**Given information**

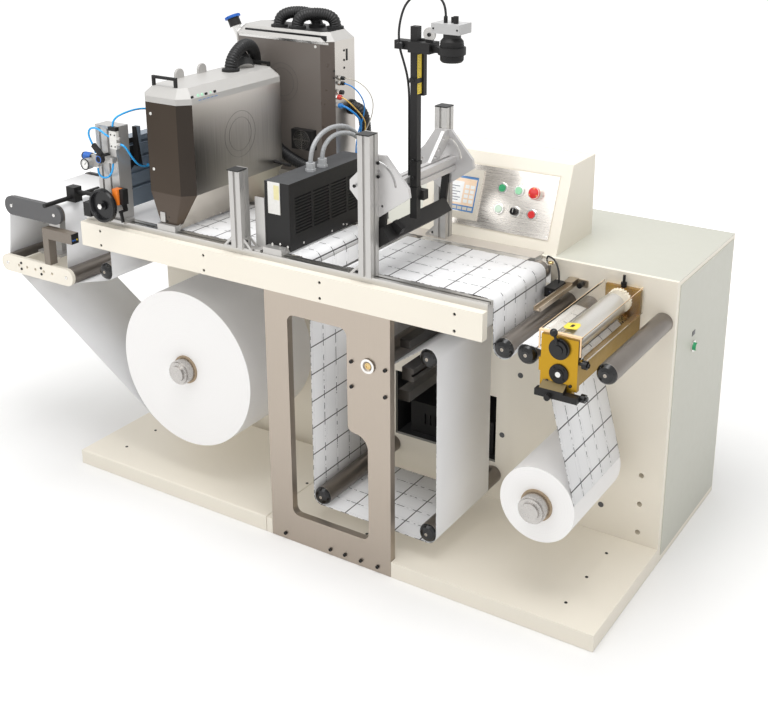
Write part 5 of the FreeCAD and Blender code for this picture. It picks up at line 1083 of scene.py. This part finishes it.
# Die station
# Milled gold anodised plates hold a pale upper cylinder and a steel lower one, geared together. The guard
# over them is a bent clear sheet with a warning tag.
gold = ground_steel("gold_anodised_plate", (0.43, 0.25, 0.024), (60, 60, 60), 0.36, 0.06)
dress(gold, "die_frame")
olive = moulded("olive_block", (0.17, 0.12, 0.035), 0.5)
# The frame's right-facing faces get a darker copy of the gold: painted shade.
gold_painted_shade = ground_steel("gold_anodised_painted_shade", (0.26, 0.16, 0.022), (60, 60, 60), 0.36, 0.06)
zone("die_frame", gold_painted_shade, (780, -404, 640), (806, 0, 815), (1, 0, 0))
zone("die_frame", black_gloss, (720, -440, 740), (790, -404.2, 850))
zone("die_frame", black_satin, (725, -425, 690.5), (782, -404.2, 748))
zone("die_frame", black_satin, (712, -430, 671), (778, -403.2, 690))
zone("die_frame", olive, (712, -428, 671), (778, -403.2, 690), (0, -0.5, 0.85))
zone("die_frame", black_satin, (695, -440, 650), (815, -404.2, 672.4))
zone("die_frame", black_satin, (724, -437, 650), (750, -413, 672))
zone("die_frame", black_gloss, (803.2, -410, 640), (830, -380, 765))
zone("die_frame", black_satin, (740, -25, 811), (770, 0, 850))
hub_x, hub_z, hub_ring = 755, 716, 18
hub_angles = np.radians([45, 135, 225, 315])
hub_screws = [(hub_x + hub_ring * math.cos(a), -409, hub_z + hub_ring * math.sin(a)) for a in hub_angles]
put("die_hub_screws", *lathe(screw(3, 1.6), hub_screws), screw_black)
put("die_hub_centre", *lathe([(0, 0), (7, 0), (7, 0.8), (0, 0.8)], (hub_x, -411, hub_z)), dial_white)
put("die_plate_screws", *lathe(screw(4.3, 2.6), [(724, -404, 690), (786, -404, 690)]), screw_black)
knob_tops = lathe([(0, 0), (6, 0), (6, 3), (0, 3)], [(827, -397, z) for z in (751, 663)], to_right, 6)
put("die_knob_tops", *knob_tops, black_gloss)
upper_white = ground_steel("die_upper_chrome", (0.74, 0.745, 0.755), (4, 600, 4), 0.3, 0.04)
lower_steel = ground_steel("die_lower_steel", (0.58, 0.57, 0.55), (4, 600, 4), 0.24, 0.05)
dress(upper_white, "die_upper_cylinder")
dress(lower_steel, "die_lower_cylinder")
zone("die_upper_cylinder", cream, (700, -56, 740), (800, -20, 830))
zone("die_lower_cylinder", brass, (700, -56, 660), (800, -20, 760))
guard, guard_tree, guard_shader = finish("clear_guard", (0.97, 0.95, 0.90), 0.05)
guard_shader.inputs["Transmission Weight"].default_value = 1.0
guard_shader.inputs["IOR"].default_value = 1.12
guard_tint = mixed(guard_tree, grain(guard_tree, 8.0), (0.96, 0.94, 0.89), (0.99, 0.97, 0.94))
coat(guard_tree, guard_shader, guard_tint)
dress(guard, "die_guard")
peach = moulded("guard_edge_peach", (0.84, 0.60, 0.36), 0.35)
guard_edges = [(697, 809, -402.2, -393, 816, 820.3), (697, 701, -402.2, -400, 770, 816),
               (805, 809, -402.2, -400, 770, 816), (697, 698.2, -400, -8, 819.6, 820.4),
               (807.6, 809, -400, -8, 819.6, 820.4)]
put("die_guard_edges", *blocks(*guard_edges), peach)
tag_yellow = moulded("warning_tag_yellow", (0.86, 0.66, 0.05), 0.4)
tag = [(741, -359), (741, -331), (769, -322), (776, -335), (777, -361), (749, -368)]
put("die_guard_tag", *pillar(tag, 820.1, 820.7, axis=2), tag_yellow)
tag_mark = [(755, -352), (763, -352), (763, -336), (755, -336)]
put("die_guard_tag_mark", *pillar(tag_mark, 820.7, 820.9, axis=2), black_flat)


# Console
# The stainless panel is screwed to the housing's slope. It holds a screen in a cream bezel and six push
# buttons with silver barrels.
slope_rise, slope_run, slope_foot = 238, 91, (17, 850)
lean = math.atan2(slope_rise, slope_run)


def leaning(shape):
    """Moves a shape drawn in mm as (x, v, w), with w out of the panel, onto the console's sloping front."""
    points, faces = shape
    x, v, w = (np.asarray(points, float) * 1000 + half_plate).T
    y = slope_foot[0] + v * math.cos(lean) - w * math.sin(lean)
    z = slope_foot[1] + v * math.sin(lean) + w * math.cos(lean)
    return in_frame(np.stack([x, y, z], 1)), faces


bezel_cream = moulded("bezel_cream", (0.62, 0.58, 0.50), 0.4)
screen_blue = moulded("screen_frame_blue", (0.10, 0.25, 0.52), 0.15)
screen_peach = moulded("screen_peach", (0.86, 0.66, 0.48), 0.15)
screen_white = moulded("screen_white", (0.85, 0.86, 0.86), 0.15)
screen_dark = moulded("screen_text_grey", (0.16, 0.18, 0.22), 0.2)
bezel = joined(blocks((142, 155, 54, 200, 6.9, 7.6), (267, 280, 54, 200, 6.9, 7.6),
                      (155, 267, 54, 74, 6.9, 7.6), (155, 267, 178, 200, 6.9, 7.6)))
put("console_bezel", *leaning(bezel), bezel_cream)
put("screen_frame", *leaning(blocks((156, 266, 75, 177, 5.5, 5.9))), screen_blue)
put("screen_area", *leaning(blocks((160, 262, 92, 170, 5.9, 6.1))), screen_peach)
put("screen_window", *leaning(blocks((166, 222, 98, 160, 6.1, 6.3))), screen_white)
line_lengths = (40, 46, 34, 44, 28, 40)
text_lines = [(170, 170 + w, v, v + 2.2, 6.3, 6.4) for v, w in zip(range(104, 150, 8), line_lengths)]
put("screen_lines", *leaning(blocks(*text_lines)), screen_dark)
keys = [(x, x + 13, v, v + 10, 6.1, 6.4) for v in range(100, 150, 14) for x in (228, 245)]
put("screen_keys", *leaning(blocks(*keys)), screen_white)
bottom_keys = [(x, x + 14, 79, 88, 5.9, 6.3) for x in range(162, 250, 17)]
put("screen_bottom_keys", *leaning(blocks(*bottom_keys)), bezel_cream)
columns, rows = (345, 397, 449), (160, 100)
barrel = [(0, 0), (15.8, 0), (15.8, 4.6), (14.2, 5.6), (12, 5.6), (11.6, 4)]
spots = [(x, v, 2.2) for v in rows for x in columns]
put("button_barrels", *leaning(lathe(barrel, spots, upwards, 36)), bright)
green = moulded("button_green", (0.03, 0.34, 0.14), 0.3)
green_lit = moulded("button_lit_green", (0.30, 0.66, 0.40), 0.3)
red = moulded("button_red", (0.62, 0.02, 0.02), 0.25)
pale_lit = moulded("button_lit_pale", (0.62, 0.78, 0.64), 0.3)
flush_head = [(11.2, 0), (11.2, 3), (10, 4.2), (0, 4.4)]
for x, v, colour in ((345, 160, green), (397, 160, green_lit), (345, 100, pale_lit), (449, 100, red)):
    put("button_%d_%d" % (x, v), *leaning(lathe(flush_head, (x, v, 5.4), upwards, 32)), colour)
dome = [(10, 0), (10, 9), (17.6, 11), (18, 15), (16.4, 18.4), (11, 20.2), (0, 20.8)]
stop_x, stop_v, dot_ring = 449, 160, 12
put("button_stop", *leaning(lathe(dome, (stop_x, stop_v, 2.4), upwards, 36)), red)
dot_angles = np.radians([90, 210, 330])
dots = [(stop_x + dot_ring * math.cos(a), stop_v + dot_ring * math.sin(a), 22.0) for a in dot_angles]
dot = [(0, 0), (1.8, 0), (1.6, 0.6), (0, 0.7)]
put("button_stop_dots", *leaning(lathe(dot, dots, upwards, 12)), scale_yellow)
knob = [(10.4, 3), (10.4, 19), (9.4, 20.4), (0, 20.4)]
put("button_selector", *leaning(lathe(knob, (397, 100, 1.2), upwards, 32)), black_gloss)
put("button_selector_pointer", *leaning(blocks((395.8, 398.2, 97, 109.6, 21.4, 22.4))), bright)
panel_corners = [(x, v, 2) for x in (118, 502) for v in (46, 208)]
put("panel_screws", *leaning(lathe(screw(3, 1.4), panel_corners, upwards)), bright)


# Cabinet window and end
# The cabinet's faces behind its window are painted near black and the window's cut edges a darker grey, both
# painted shade. A green push button is screwed into the end cover, and quarter-turn latches hold the rear
# covers.
window_painted_shade = moulded("cabinet_inside_painted_shade", (0.02, 0.02, 0.021), 0.6)
# The plate's cut edges round the window get a darker grey copy of the cream: painted shade in the recess.
lip_painted_shade = powder_coat("window_lip_grey", (0.34, 0.33, 0.30), 0.45)
zone("cabinet_body", window_painted_shade, (20, 13, 160), (390, 211, 395))
zone("main_plate", lip_painted_shade, (20, 0.4, 160), (390, 11.6, 395))
dress(black_satin, "drive_unit")
side_head = [(11.3, 3), (11.3, 11.6), (9.8, 12.8), (0, 13)]
put("side_button", *lathe(side_head, (903, 155, 614), to_right, 32), green)
put("side_button_ring", *lathe(hoop(11.6, 16.2, 3.6), (902.6, 155, 614), to_right, 32), bright)
put("side_label", *blocks((902, 902.8, 143, 167, 646, 660)), guide_grey, bevel=0.0002)
first_latch, door_pitch = -480, 445
latches = [(first_latch + door_pitch * i, 480, z) for i in range(4) for z in (180, 700)]
latch_head = [(0, 0), (14, 0), (14, 2.5), (12, 4), (0, 4)]
put("door_latches", *lathe(latch_head, latches, (0, 1, 0)), black_satin)
plate_caps = [(401, -0.2, 267), (723, -0.2, 137), (455, -0.2, 474)]
put("plate_plugs", *lathe([(0, 0), (8.4, 0), (8.4, 0.8), (7.4, 1.4), (0, 1.4)], plate_caps), guide_grey)


# Floor
# A wide pale sheet just under the press, outside the object. It holds the press's shadow near it and glows
# to white further out, by its distance from a rectangle under the press.
floor_mesh = bpy.data.meshes.new("floor")
reach, floor_level = 14.0, -0.001
floor_corners = [(-reach, -reach), (reach, -reach), (reach, reach), (-reach, reach)]
floor_mesh.from_pydata([(x, y, floor_level) for x, y in floor_corners], [], [(0, 1, 2, 3)])
floor = bpy.data.objects.new("floor", floor_mesh)
bpy.context.scene.collection.objects.link(floor)
floor_paint, floor_tree, floor_shader = finish("pale_floor", (0.86, 0.86, 0.86), 0.9)
half_base, glow_slope, most_glow = (0.9, 0.5), 0.32, 0.6
past_base = []
for place, half in zip(place_of(floor_tree), half_base):
    beyond = sums(floor_tree, "SUBTRACT", sums(floor_tree, "ABSOLUTE", place), half)
    past_base.append(sums(floor_tree, "MAXIMUM", beyond, 0.0))
distance = hypotenuse(floor_tree, *past_base)
glow = sums(floor_tree, "MINIMUM", sums(floor_tree, "MULTIPLY", distance, glow_slope), most_glow)
floor_tree.links.new(glow, floor_shader.inputs["Emission Strength"])
floor_shader.inputs["Emission Color"].default_value = (1, 1, 1, 1)
floor_mesh.materials.append(floor_paint)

**Aim**
Collect each line holding the string "scene".

**Answer for the task**
Write part 5 of the FreeCAD and Blender code for this picture. It picks up at line 1083 of scene.py. This part finishes it.
bpy.context.scene.collection.objects.link(floor)